Pfizer aims to save $1.5 billion by 2027 in first wave of new cost cuts

Pfizer on Wednesday said it has launched a new multiyear program to reduce costs as it works to rebound from the rapid decline of its Covid business. 

The announcement is in addition to another $4 billion cost-cutting effort, which Pfizer announced last year as demand for its Covid vaccine and oral drug Paxlovid slumped. 

In a securities filing, the pharmaceutical giant said the first phase of its new program is focused on operational efficiencies and is expected to save the company about $1.5 billion by the end of 2027.

One-time costs related to the initial stage of cuts are expected to be about $1.7 billion, including severance for an unspecified number of laid-off employees. The company expects to record the majority of those charges this year. 
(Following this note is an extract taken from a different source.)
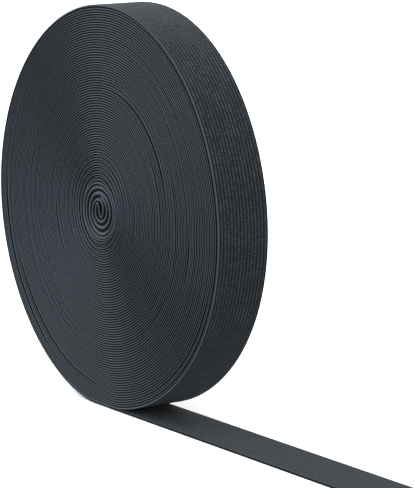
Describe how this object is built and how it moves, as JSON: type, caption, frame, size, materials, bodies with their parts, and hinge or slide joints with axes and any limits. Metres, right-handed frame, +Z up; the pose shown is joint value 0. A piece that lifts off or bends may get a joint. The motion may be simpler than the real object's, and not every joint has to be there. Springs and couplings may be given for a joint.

Pfizer also expects the program to involve “product portfolio enhancements” and changes to the company’s manufacturing and supply network, a spokesperson told CNBC.

“The program will focus on streamlining our ways of working, reducing complexity and increasing productivity in Pfizer Global Supply,” the spokesperson said in a statement.

Pfizer in the filing added that “given the complexity in manufacturing and longer lead times required to make changes, this program will be a multi-phased effort.”

Pfizer is trying to shore up investor sentiment after its shares fell nearly 50% in 2023, making it the worst-performing pharmaceutical stock last year. That share drop erased more than $100 billion in Pfizer’s market value.

As demand for Covid products plummeted last year, Pfizer also disappointed Wall Street with the underwhelming launch of a new RSV shot, a twice-daily weight loss pill that fell short in clinical trials and an initial 2024 forecast that missed expectations.

But Pfizer pleased investors earlier this month after it reported first-quarter revenue and adjusted profit that beat expectations and hiked its full-year earnings outlook. The pharmaceutical giant said its new profit guidance accounts for its “confidence” in its business and its ability to slash costs.

“We are cautiously optimistic about the year,” Pfizer CEO Albert Bourla said during an earnings call on May 1.

Shares of the company closed 6% higher on that day. Pfizer’s stock is up nearly 14% since then.